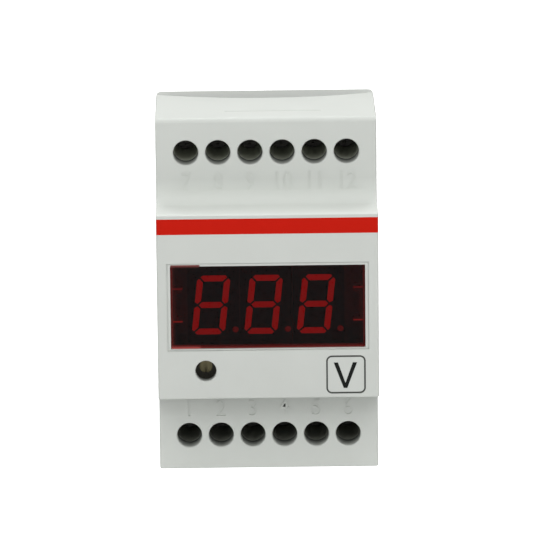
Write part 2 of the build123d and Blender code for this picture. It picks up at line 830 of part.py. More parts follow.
# Clip that slides down behind the base to free the rail
with BuildPart() as rail_clip:
    with BuildSketch(Plane.YZ):
        with BuildLine():
            Polyline(
                (clip_front, -hook_tip_z),
                (clip_front + clip_nose_slope, -hook_tip_z),
                (clip_front + clip_thickness, -hook_tip_z - clip_nose_slope),
                (clip_front + clip_thickness, -clip_bottom_z),
                (clip_front, -clip_bottom_z),
                close=True,
            )
        make_face()
    extrude(amount=clip_neck_width / 2, both=True)
    flange_top_z = half_rail + clip_clearance
    with BuildSketch(Plane.XY.offset(-flange_top_z)):
        with Locations((0, clip_front)):
            Rectangle(clip_flange_width, clip_flange_thickness, align=(Align.CENTER, Align.MIN))
    extrude(amount=-(lower_lug_foot_z - flange_top_z))
    clip_window_foot = clip_rib_z + clip_rib_thickness + clip_rib_play
    with BuildSketch(front_plane(-clip_front)):
        with Locations((0, -(clip_window_top + clip_window_foot) / 2)):
            Rectangle(clip_window_width, clip_window_foot - clip_window_top)
        with Locations((0, -clip_pull_z)):
            SlotOverall(clip_pull_width, clip_pull_height)
    extrude(amount=-clip_thickness, mode=Mode.SUBTRACT)
save(rail_clip.part, "rail_clip")

# Coil spring that pushes the clip up against the rail
spring_length = clip_rib_z - clip_window_top - 2 * spring_gap - spring_wire
spring_base = Vector(0, clip_front + clip_thickness / 2, -clip_rib_z + spring_gap + spring_wire / 2)
with BuildPart() as clip_spring:
    with BuildLine() as coil:
        Helix(
            pitch=spring_length / spring_turns,
            height=spring_length,
            radius=(spring_diameter - spring_wire) / 2,
            center=spring_base,
        )
    with BuildSketch(Plane(coil.line @ 0, z_dir=coil.line % 0)):
        Circle(spring_wire / 2)
    sweep()
save(clip_spring.part, "clip_spring")

# Terminal rows: block, contacts, screws and cages
for row, side, first_number in rows:
    with BuildPart() as block:
        block_middle_z = side * (block_inner_z + block_outer_z) / 2
        with BuildSketch(front_plane(block_rear_reach)):
            with Locations((0, block_middle_z)):
                Rectangle(block_width, block_outer_z - block_inner_z)
        extrude(amount=guide_rear_reach - block_rear_reach)
        with BuildSketch(front_plane(guide_rear_reach)):
            with Locations((0, side * terminal_height)):
                with GridLocations(terminal_pitch, 0, terminal_count, 1):
                    Circle(shaft_diameter / 2)
        extrude(amount=-(guide_rear_reach - web_front_reach), mode=Mode.SUBTRACT)
        with BuildSketch(front_plane(web_front_reach)):
            with Locations((0, side * terminal_height)):
                with GridLocations(terminal_pitch, 0, terminal_count, 1):
                    Circle(web_hole_diameter / 2)
        extrude(amount=-web_thickness, mode=Mode.SUBTRACT)
        with BuildSketch(front_plane(web_rear_reach)):
            with Locations((0, side * terminal_height)):
                with GridLocations(terminal_pitch, 0, terminal_count, 1):
                    Rectangle(pocket_width, pocket_height)
        extrude(amount=-(web_rear_reach - block_rear_reach), mode=Mode.SUBTRACT)

        # Slots for the contacts, open to the rear, and the wire entries
        with BuildSketch(front_plane(contact_reach + contact_pin_clearance)):
            with Locations((0, side * (block_inner_z + terminal_height) / 2)):
                with GridLocations(terminal_pitch, 0, terminal_count, 1):
                    Rectangle(
                        contact_width + 2 * contact_pin_clearance,
                        terminal_height - block_inner_z,
                    )
        extrude(amount=-(contact_reach + contact_pin_clearance - block_rear_reach), mode=Mode.SUBTRACT)
        with BuildSketch(Plane.XY.offset(side * block_outer_z)):
            with Locations((0, -(wire_front_reach + wire_rear_reach) / 2)):
                with GridLocations(terminal_pitch, 0, terminal_count, 1):
                    Rectangle(entry_width, wire_space)
        extrude(amount=-side * (block_outer_z - terminal_height), mode=Mode.SUBTRACT)
        outer_face = block.faces().sort_by(Axis.Z)[-1 if side > 0 else 0]
        chamfer([edge for rim in outer_face.inner_wires() for edge in rim.edges()], length=entry_chamfer)
    save(block.part, f"{row}_terminal_block")

    with BuildPart() as contacts:
        contact_inner_z = contact_pin_z - bar_thickness / 2
        with BuildSketch(front_plane(contact_reach)):
            with Locations((0, side * (contact_outer_z + contact_inner_z) / 2)):
                with GridLocations(terminal_pitch, 0, terminal_count, 1):
                    Rectangle(contact_width, contact_outer_z - contact_inner_z)
        extrude(amount=-bar_thickness)
        with BuildSketch(front_plane(contact_reach)):
            with Locations((0, side * contact_pin_z)):
                with GridLocations(terminal_pitch, 0, terminal_count, 1):
                    Rectangle(contact_pin_width, bar_thickness)
        extrude(amount=-(contact_reach - main_board_rear + pin_tail))
    save(contacts.part, f"{row}_contacts")

    for index, terminal_x in enumerate(terminal_places):
        number = first_number + index
        spot = (terminal_x, side * terminal_height)
        with BuildPart() as screw:
            with BuildSketch(front_plane(screw_seat_reach)):
                with Locations(spot):
                    Circle(screw_head_diameter / 2)
            extrude(amount=screw_head_height)
            with BuildSketch(front_plane(screw_seat_reach)):
                with Locations(spot):
                    Circle(screw_shank_diameter / 2)
            extrude(amount=-screw_shank_length)
            with BuildSketch(front_plane(screw_head_reach)):
                with Locations(spot):
                    Rectangle(screw_head_diameter + cut_margin, screw_slot_width)
                    Rectangle(screw_slot_width, screw_cross_length)
            extrude(amount=-screw_slot_depth, mode=Mode.SUBTRACT)
        save(screw.part, f"terminal_screw_{number}")

        with BuildPart() as cage:
            with BuildSketch(Plane.XY.offset(side * terminal_height)):
                with Locations((terminal_x, -(cage_front_reach + cage_rear_reach) / 2)):
                    RectangleRounded(cage_width, cage_front_reach - cage_rear_reach, cage_corner_radius)
                with Locations((terminal_x, -(cage_inner_reach + wire_rear_reach) / 2)):
                    Rectangle(
                        cage_width - 2 * cage_side,
                        cage_inner_reach - wire_rear_reach,
                        mode=Mode.SUBTRACT,
                    )
            extrude(amount=cage_length / 2, both=True)
            with BuildSketch(front_plane(cage_front_reach)):
                with Locations(spot):
                    Circle(screw_shank_diameter / 2 + thread_clearance)
            extrude(amount=-cage_top, mode=Mode.SUBTRACT)
        save(cage.part, f"cage_clamp_{number}")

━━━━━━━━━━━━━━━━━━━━

* _Aim of the task_
All of the material must be reproduced exactly.

* _Solution for this problem_
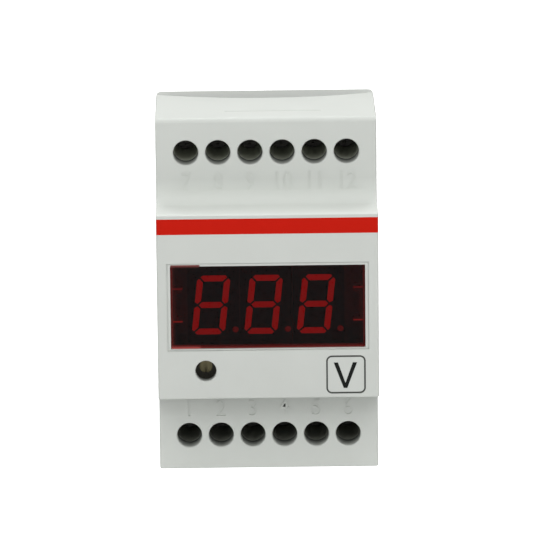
Write part 2 of the build123d and Blender code for this picture. It picks up at line 830 of part.py. More parts follow.
# Clip that slides down behind the base to free the rail
with BuildPart() as rail_clip:
    with BuildSketch(Plane.YZ):
        with BuildLine():
            Polyline(
                (clip_front, -hook_tip_z),
                (clip_front + clip_nose_slope, -hook_tip_z),
                (clip_front + clip_thickness, -hook_tip_z - clip_nose_slope),
                (clip_front + clip_thickness, -clip_bottom_z),
                (clip_front, -clip_bottom_z),
                close=True,
            )
        make_face()
    extrude(amount=clip_neck_width / 2, both=True)
    flange_top_z = half_rail + clip_clearance
    with BuildSketch(Plane.XY.offset(-flange_top_z)):
        with Locations((0, clip_front)):
            Rectangle(clip_flange_width, clip_flange_thickness, align=(Align.CENTER, Align.MIN))
    extrude(amount=-(lower_lug_foot_z - flange_top_z))
    clip_window_foot = clip_rib_z + clip_rib_thickness + clip_rib_play
    with BuildSketch(front_plane(-clip_front)):
        with Locations((0, -(clip_window_top + clip_window_foot) / 2)):
            Rectangle(clip_window_width, clip_window_foot - clip_window_top)
        with Locations((0, -clip_pull_z)):
            SlotOverall(clip_pull_width, clip_pull_height)
    extrude(amount=-clip_thickness, mode=Mode.SUBTRACT)
save(rail_clip.part, "rail_clip")

# Coil spring that pushes the clip up against the rail
spring_length = clip_rib_z - clip_window_top - 2 * spring_gap - spring_wire
spring_base = Vector(0, clip_front + clip_thickness / 2, -clip_rib_z + spring_gap + spring_wire / 2)
with BuildPart() as clip_spring:
    with BuildLine() as coil:
        Helix(
            pitch=spring_length / spring_turns,
            height=spring_length,
            radius=(spring_diameter - spring_wire) / 2,
            center=spring_base,
        )
    with BuildSketch(Plane(coil.line @ 0, z_dir=coil.line % 0)):
        Circle(spring_wire / 2)
    sweep()
save(clip_spring.part, "clip_spring")

# Terminal rows: block, contacts, screws and cages
for row, side, first_number in rows:
    with BuildPart() as block:
        block_middle_z = side * (block_inner_z + block_outer_z) / 2
        with BuildSketch(front_plane(block_rear_reach)):
            with Locations((0, block_middle_z)):
                Rectangle(block_width, block_outer_z - block_inner_z)
        extrude(amount=guide_rear_reach - block_rear_reach)
        with BuildSketch(front_plane(guide_rear_reach)):
            with Locations((0, side * terminal_height)):
                with GridLocations(terminal_pitch, 0, terminal_count, 1):
                    Circle(shaft_diameter / 2)
        extrude(amount=-(guide_rear_reach - web_front_reach), mode=Mode.SUBTRACT)
        with BuildSketch(front_plane(web_front_reach)):
            with Locations((0, side * terminal_height)):
                with GridLocations(terminal_pitch, 0, terminal_count, 1):
                    Circle(web_hole_diameter / 2)
        extrude(amount=-web_thickness, mode=Mode.SUBTRACT)
        with BuildSketch(front_plane(web_rear_reach)):
            with Locations((0, side * terminal_height)):
                with GridLocations(terminal_pitch, 0, terminal_count, 1):
                    Rectangle(pocket_width, pocket_height)
        extrude(amount=-(web_rear_reach - block_rear_reach), mode=Mode.SUBTRACT)

        # Slots for the contacts, open to the rear, and the wire entries
        with BuildSketch(front_plane(contact_reach + contact_pin_clearance)):
            with Locations((0, side * (block_inner_z + terminal_height) / 2)):
                with GridLocations(terminal_pitch, 0, terminal_count, 1):
                    Rectangle(
                        contact_width + 2 * contact_pin_clearance,
                        terminal_height - block_inner_z,
                    )
        extrude(amount=-(contact_reach + contact_pin_clearance - block_rear_reach), mode=Mode.SUBTRACT)
        with BuildSketch(Plane.XY.offset(side * block_outer_z)):
            with Locations((0, -(wire_front_reach + wire_rear_reach) / 2)):
                with GridLocations(terminal_pitch, 0, terminal_count, 1):
                    Rectangle(entry_width, wire_space)
        extrude(amount=-side * (block_outer_z - terminal_height), mode=Mode.SUBTRACT)
        outer_face = block.faces().sort_by(Axis.Z)[-1 if side > 0 else 0]
        chamfer([edge for rim in outer_face.inner_wires() for edge in rim.edges()], length=entry_chamfer)
    save(block.part, f"{row}_terminal_block")

    with BuildPart() as contacts:
        contact_inner_z = contact_pin_z - bar_thickness / 2
        with BuildSketch(front_plane(contact_reach)):
            with Locations((0, side * (contact_outer_z + contact_inner_z) / 2)):
                with GridLocations(terminal_pitch, 0, terminal_count, 1):
                    Rectangle(contact_width, contact_outer_z - contact_inner_z)
        extrude(amount=-bar_thickness)
        with BuildSketch(front_plane(contact_reach)):
            with Locations((0, side * contact_pin_z)):
                with GridLocations(terminal_pitch, 0, terminal_count, 1):
                    Rectangle(contact_pin_width, bar_thickness)
        extrude(amount=-(contact_reach - main_board_rear + pin_tail))
    save(contacts.part, f"{row}_contacts")

    for index, terminal_x in enumerate(terminal_places):
        number = first_number + index
        spot = (terminal_x, side * terminal_height)
        with BuildPart() as screw:
            with BuildSketch(front_plane(screw_seat_reach)):
                with Locations(spot):
                    Circle(screw_head_diameter / 2)
            extrude(amount=screw_head_height)
            with BuildSketch(front_plane(screw_seat_reach)):
                with Locations(spot):
                    Circle(screw_shank_diameter / 2)
            extrude(amount=-screw_shank_length)
            with BuildSketch(front_plane(screw_head_reach)):
                with Locations(spot):
                    Rectangle(screw_head_diameter + cut_margin, screw_slot_width)
                    Rectangle(screw_slot_width, screw_cross_length)
            extrude(amount=-screw_slot_depth, mode=Mode.SUBTRACT)
        save(screw.part, f"terminal_screw_{number}")

        with BuildPart() as cage:
            with BuildSketch(Plane.XY.offset(side * terminal_height)):
                with Locations((terminal_x, -(cage_front_reach + cage_rear_reach) / 2)):
                    RectangleRounded(cage_width, cage_front_reach - cage_rear_reach, cage_corner_radius)
                with Locations((terminal_x, -(cage_inner_reach + wire_rear_reach) / 2)):
                    Rectangle(
                        cage_width - 2 * cage_side,
                        cage_inner_reach - wire_rear_reach,
                        mode=Mode.SUBTRACT,
                    )
            extrude(amount=cage_length / 2, both=True)
            with BuildSketch(front_plane(cage_front_reach)):
                with Locations(spot):
                    Circle(screw_shank_diameter / 2 + thread_clearance)
            extrude(amount=-cage_top, mode=Mode.SUBTRACT)
        save(cage.part, f"cage_clamp_{number}")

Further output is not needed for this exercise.